# Another hits the shelves.



## Writerly Writer (Jul 19, 2012)

*deleted*


----------



## Sapphire (Apr 24, 2012)

Yes, the cover is outstanding! Have a safe journey.


----------



## jackz4000 (May 15, 2011)

Congratulations on the cover and new book. Nullarbor (no trees) looks lovely, will you be vacationing there?


----------



## Writerly Writer (Jul 19, 2012)

It's a two day drive over the nullarbor, so there will be some forced holidaying in red sand and blistering desert winds.  Last time I went there are signs everywhere telling us to watch out for emus, kangaroos and camels. 

Didn't even see a bird.


----------



## DuncanMH (Apr 24, 2013)

Congrats KJ! The cover looks great. Good luck with it, and safe journey!

DH


----------



## Lionel&#039;s Mom (Aug 22, 2013)

Congrats, and the cover is lovely!

Yikes, from wiki:
a hideous anomaly, a blot on the face of Nature, the sort of place one gets into in bad dreams

^^ Good luck with the move!


----------



## jackz4000 (May 15, 2011)

KJCOLT said:


> It's a two day drive over the nullarbor, so there will be some forced holidaying in red sand and blistering desert winds.  Last time I went there are signs everywhere telling us to watch out for emus, kangaroos and camels.
> 
> Didn't even see a bird.


Look out for the windingo's. I have an archaeologist friend in AU and he is always taking 5 and 10 hour drives here and there--Kimberly, Bradshaws, Kakadu, Carnorven etc. He lives in NSW so plenty of driving especially when hitting the north coast. G'day.


----------



## LeonardDHilleyII (May 23, 2011)

Huge congrats!!!


----------



## Sam Kates (Aug 28, 2012)

Gorgeous cover. Good luck with the journey and the book(s)!


----------



## Justawriter (Jul 24, 2012)

Your cover is beautiful! So pretty. Good luck!


----------



## Silly Writer (Jul 15, 2013)

Your cover is amazing! Congratulations on book 2 release!


----------



## DGS (Sep 25, 2013)

Wish you luck, that cover does rock!


----------



## Guest (Jan 5, 2014)

Good job, I like it!


----------



## Writerly Writer (Jul 19, 2012)

Thanks so much everyone! 

It already has a 4 star review which is super exciting. It's the little things that count, eh? :--) 
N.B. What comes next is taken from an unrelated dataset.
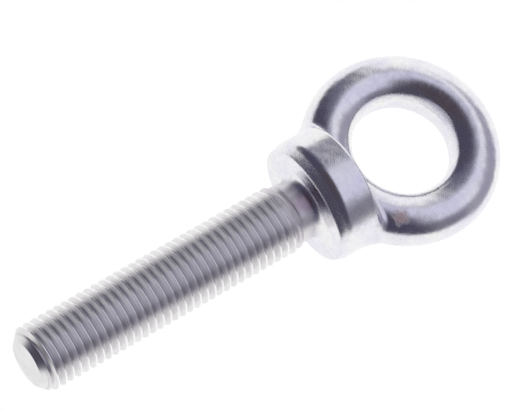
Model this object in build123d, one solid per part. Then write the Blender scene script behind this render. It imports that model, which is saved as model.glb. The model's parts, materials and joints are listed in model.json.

Now to figure out how to add the darn thing to my WC signature.


----------



## K.R. Harris (Jan 25, 2012)

Wonderful cover! Congrats!


----------



## RinG (Mar 12, 2013)

Beautiful cover! Good luck with the new release. I was pretty happy with the release of the second book in my series, it does make a difference.

And good luck with the drive! Hope the weather cools down for you.


----------